═════ Supplied material

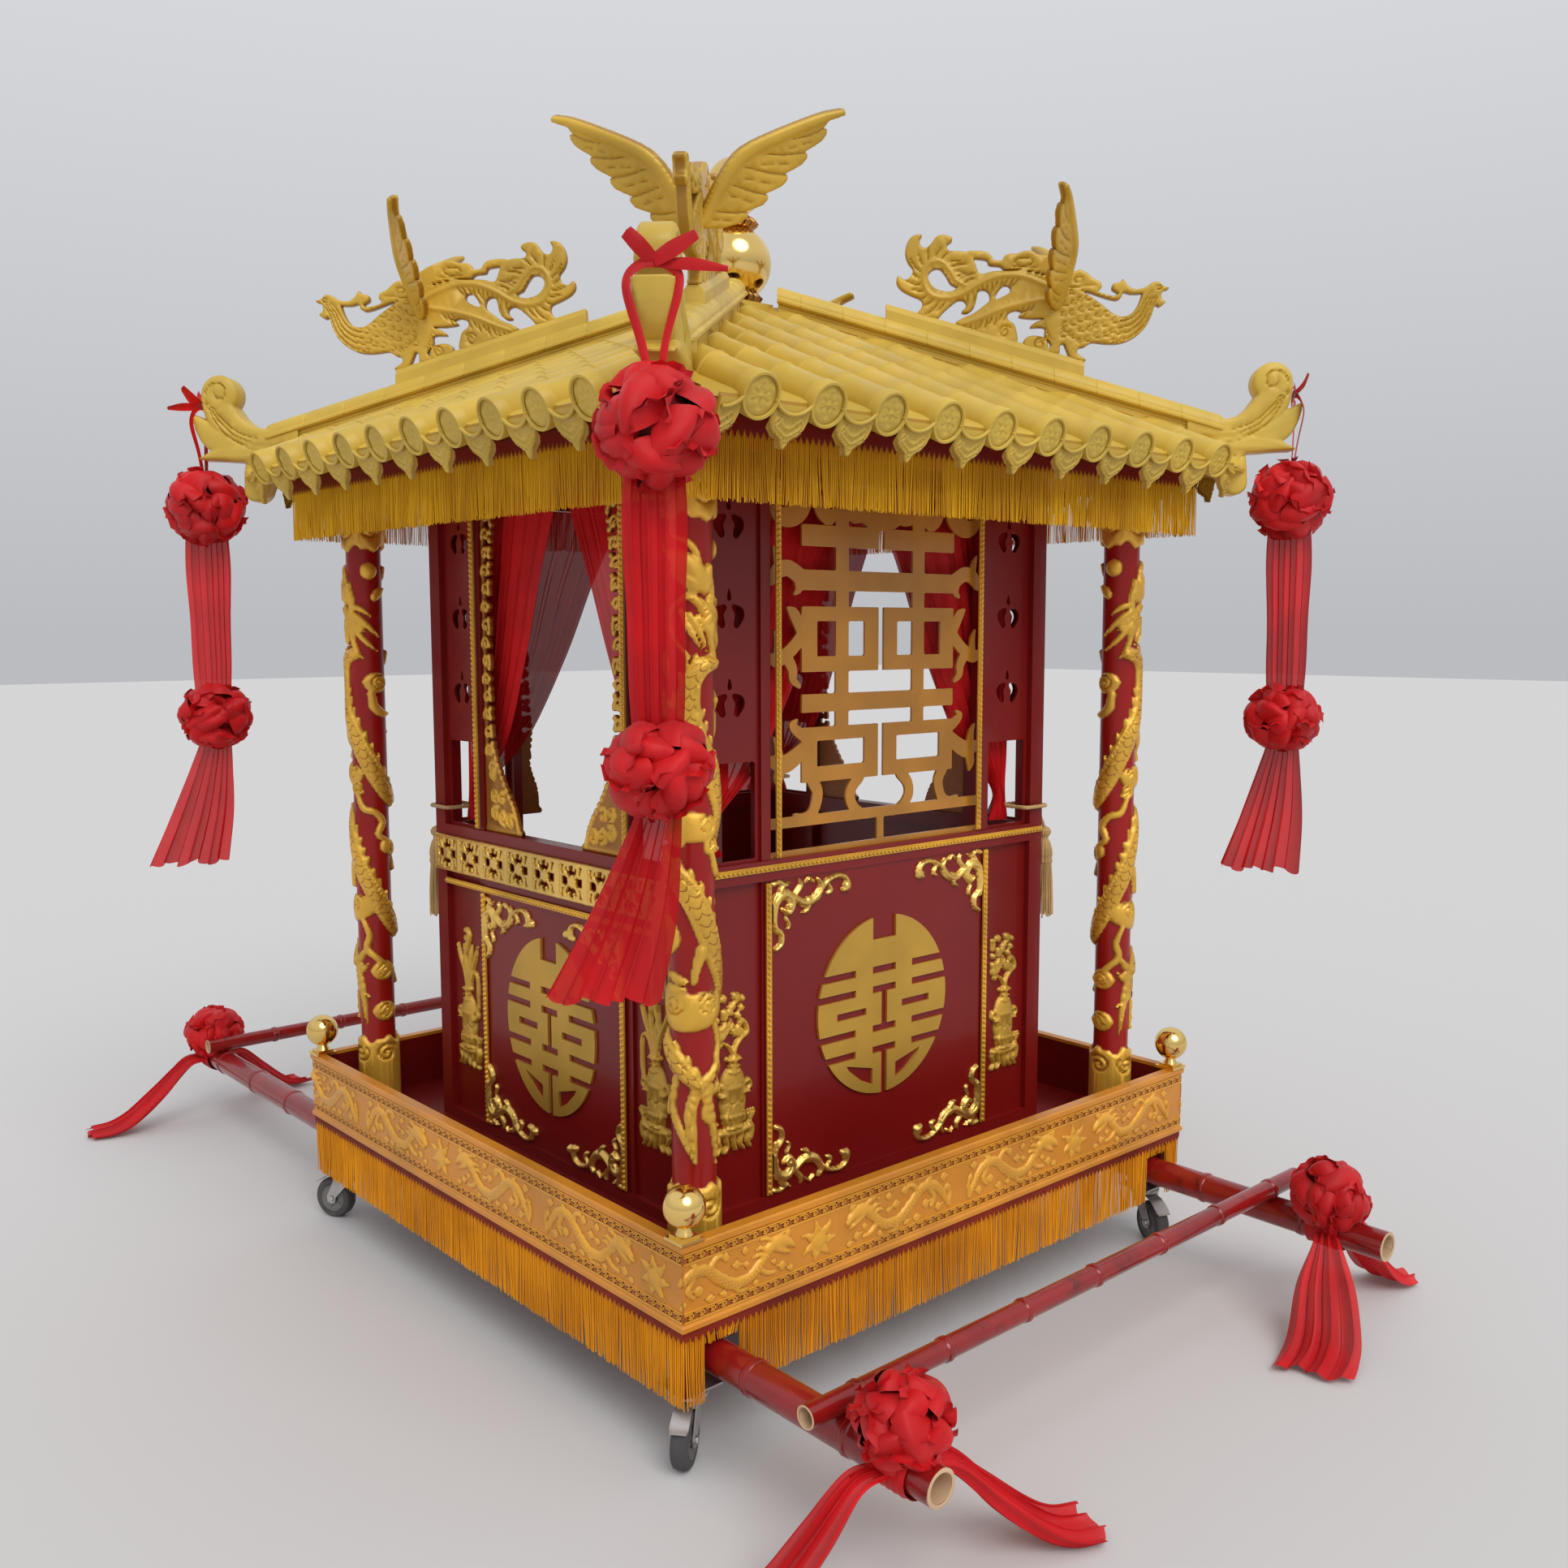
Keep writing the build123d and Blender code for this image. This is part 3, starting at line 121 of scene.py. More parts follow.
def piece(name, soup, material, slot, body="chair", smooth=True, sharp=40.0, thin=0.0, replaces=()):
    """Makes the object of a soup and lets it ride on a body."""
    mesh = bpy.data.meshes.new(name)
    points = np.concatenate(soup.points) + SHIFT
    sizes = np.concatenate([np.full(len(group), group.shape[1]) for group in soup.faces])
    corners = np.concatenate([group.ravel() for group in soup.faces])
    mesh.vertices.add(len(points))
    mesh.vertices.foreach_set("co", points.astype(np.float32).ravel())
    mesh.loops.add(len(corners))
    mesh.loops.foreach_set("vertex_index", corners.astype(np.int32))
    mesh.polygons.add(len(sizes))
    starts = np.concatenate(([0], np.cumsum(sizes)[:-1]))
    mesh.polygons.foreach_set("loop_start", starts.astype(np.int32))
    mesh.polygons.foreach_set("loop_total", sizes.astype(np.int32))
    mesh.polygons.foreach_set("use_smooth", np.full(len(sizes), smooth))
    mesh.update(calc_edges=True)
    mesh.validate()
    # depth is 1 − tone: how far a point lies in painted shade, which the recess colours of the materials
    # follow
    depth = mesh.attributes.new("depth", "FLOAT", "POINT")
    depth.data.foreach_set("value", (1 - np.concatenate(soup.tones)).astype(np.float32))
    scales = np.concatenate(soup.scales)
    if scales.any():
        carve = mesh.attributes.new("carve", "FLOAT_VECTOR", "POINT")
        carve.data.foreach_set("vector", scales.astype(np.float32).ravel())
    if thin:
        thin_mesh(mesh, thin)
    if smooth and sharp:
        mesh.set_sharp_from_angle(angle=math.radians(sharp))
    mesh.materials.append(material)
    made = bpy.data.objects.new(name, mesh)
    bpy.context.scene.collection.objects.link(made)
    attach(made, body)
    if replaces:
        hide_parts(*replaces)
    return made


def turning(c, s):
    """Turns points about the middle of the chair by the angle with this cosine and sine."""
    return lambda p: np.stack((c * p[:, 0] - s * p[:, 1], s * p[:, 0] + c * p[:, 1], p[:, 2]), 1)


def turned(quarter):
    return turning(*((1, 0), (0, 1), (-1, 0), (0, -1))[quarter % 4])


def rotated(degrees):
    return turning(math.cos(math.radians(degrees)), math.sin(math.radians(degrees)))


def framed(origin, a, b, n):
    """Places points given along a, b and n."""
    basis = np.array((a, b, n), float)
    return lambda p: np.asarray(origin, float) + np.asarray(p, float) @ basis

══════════

Extract the data exactly as given.

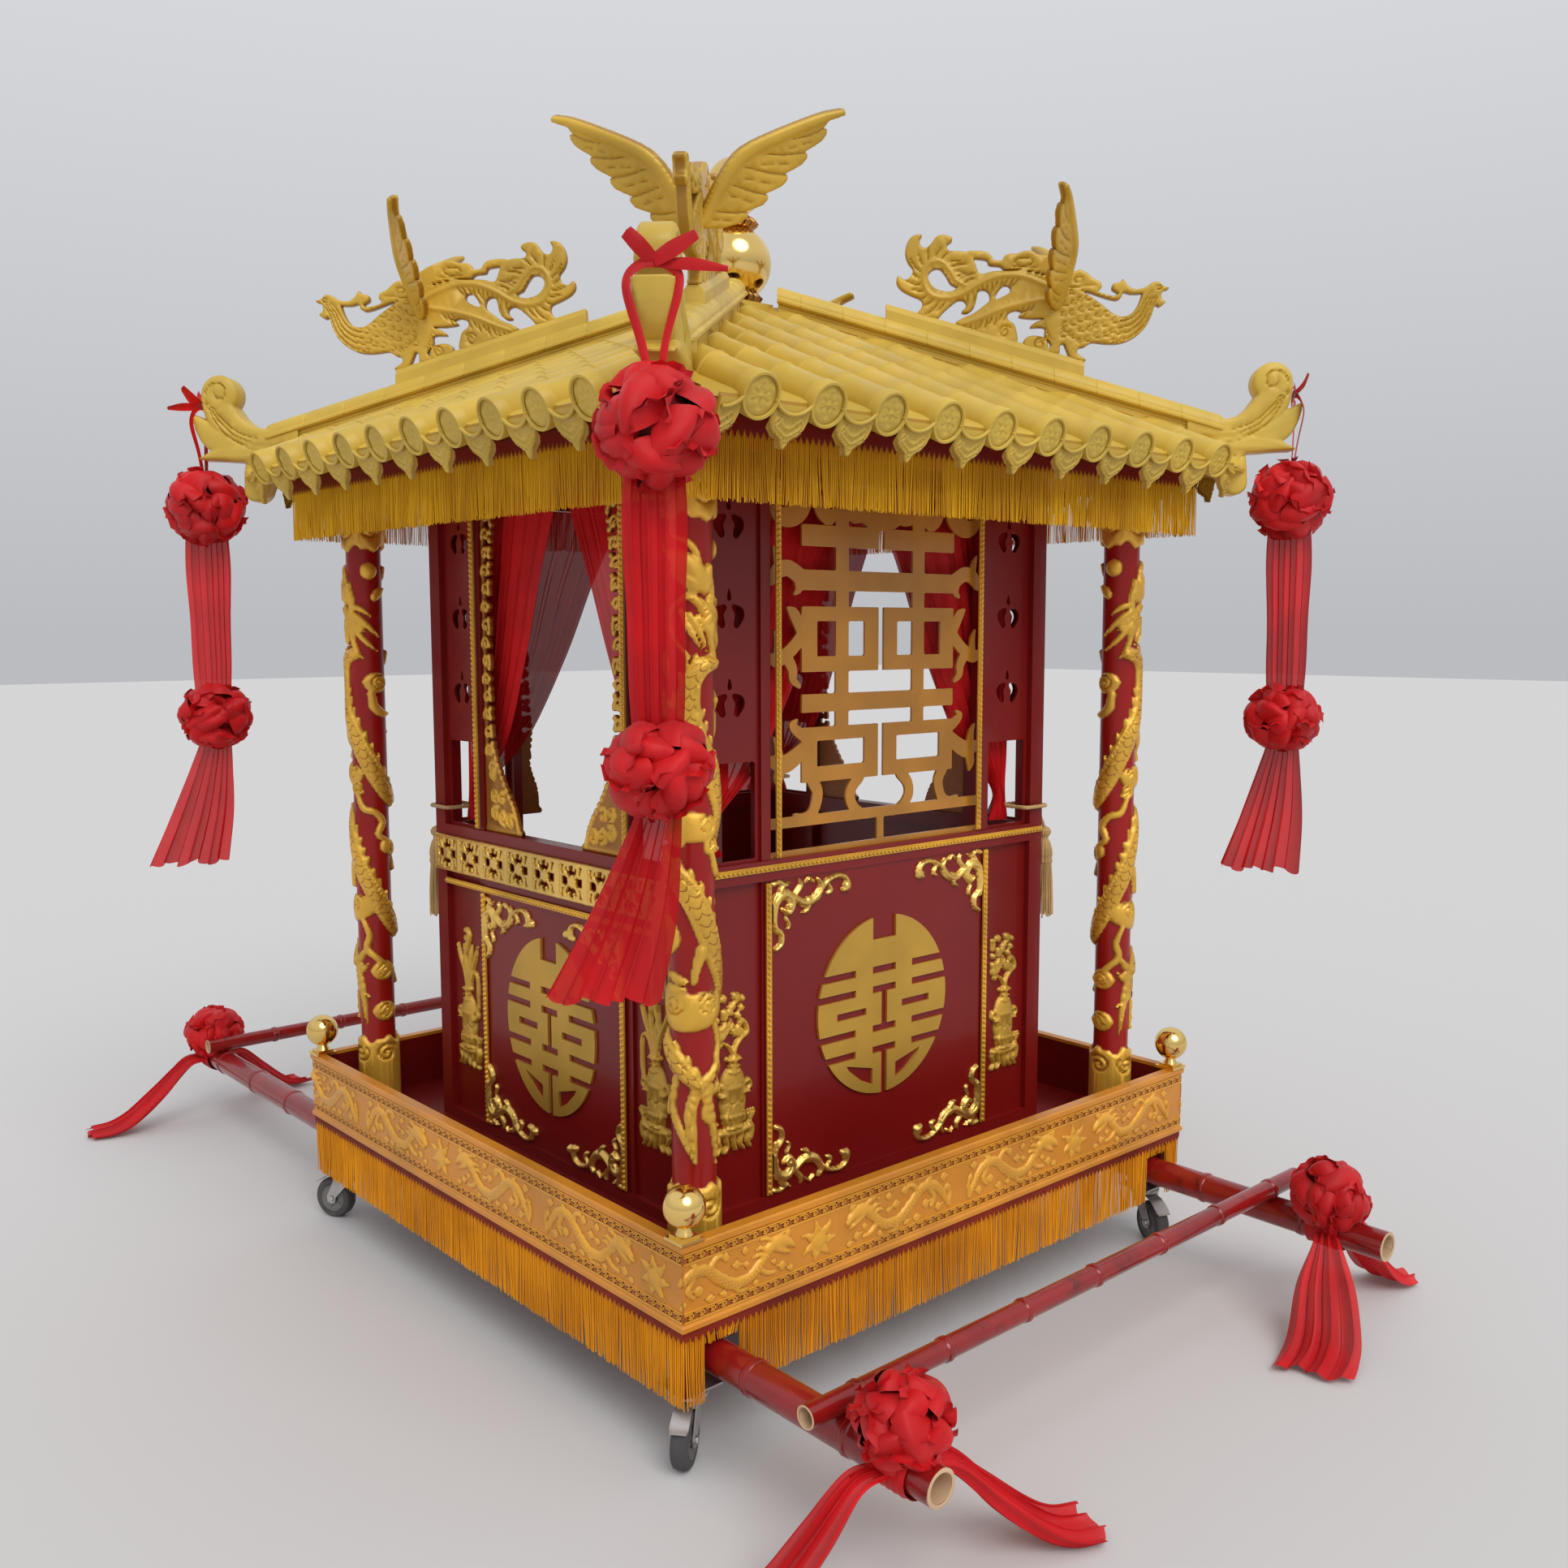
Keep writing the build123d and Blender code for this image. This is part 3, starting at line 121 of scene.py. More parts follow.
def piece(name, soup, material, slot, body="chair", smooth=True, sharp=40.0, thin=0.0, replaces=()):
    """Makes the object of a soup and lets it ride on a body."""
    mesh = bpy.data.meshes.new(name)
    points = np.concatenate(soup.points) + SHIFT
    sizes = np.concatenate([np.full(len(group), group.shape[1]) for group in soup.faces])
    corners = np.concatenate([group.ravel() for group in soup.faces])
    mesh.vertices.add(len(points))
    mesh.vertices.foreach_set("co", points.astype(np.float32).ravel())
    mesh.loops.add(len(corners))
    mesh.loops.foreach_set("vertex_index", corners.astype(np.int32))
    mesh.polygons.add(len(sizes))
    starts = np.concatenate(([0], np.cumsum(sizes)[:-1]))
    mesh.polygons.foreach_set("loop_start", starts.astype(np.int32))
    mesh.polygons.foreach_set("loop_total", sizes.astype(np.int32))
    mesh.polygons.foreach_set("use_smooth", np.full(len(sizes), smooth))
    mesh.update(calc_edges=True)
    mesh.validate()
    # depth is 1 − tone: how far a point lies in painted shade, which the recess colours of the materials
    # follow
    depth = mesh.attributes.new("depth", "FLOAT", "POINT")
    depth.data.foreach_set("value", (1 - np.concatenate(soup.tones)).astype(np.float32))
    scales = np.concatenate(soup.scales)
    if scales.any():
        carve = mesh.attributes.new("carve", "FLOAT_VECTOR", "POINT")
        carve.data.foreach_set("vector", scales.astype(np.float32).ravel())
    if thin:
        thin_mesh(mesh, thin)
    if smooth and sharp:
        mesh.set_sharp_from_angle(angle=math.radians(sharp))
    mesh.materials.append(material)
    made = bpy.data.objects.new(name, mesh)
    bpy.context.scene.collection.objects.link(made)
    attach(made, body)
    if replaces:
        hide_parts(*replaces)
    return made


def turning(c, s):
    """Turns points about the middle of the chair by the angle with this cosine and sine."""
    return lambda p: np.stack((c * p[:, 0] - s * p[:, 1], s * p[:, 0] + c * p[:, 1], p[:, 2]), 1)


def turned(quarter):
    return turning(*((1, 0), (0, 1), (-1, 0), (0, -1))[quarter % 4])


def rotated(degrees):
    return turning(math.cos(math.radians(degrees)), math.sin(math.radians(degrees)))


def framed(origin, a, b, n):
    """Places points given along a, b and n."""
    basis = np.array((a, b, n), float)
    return lambda p: np.asarray(origin, float) + np.asarray(p, float) @ basis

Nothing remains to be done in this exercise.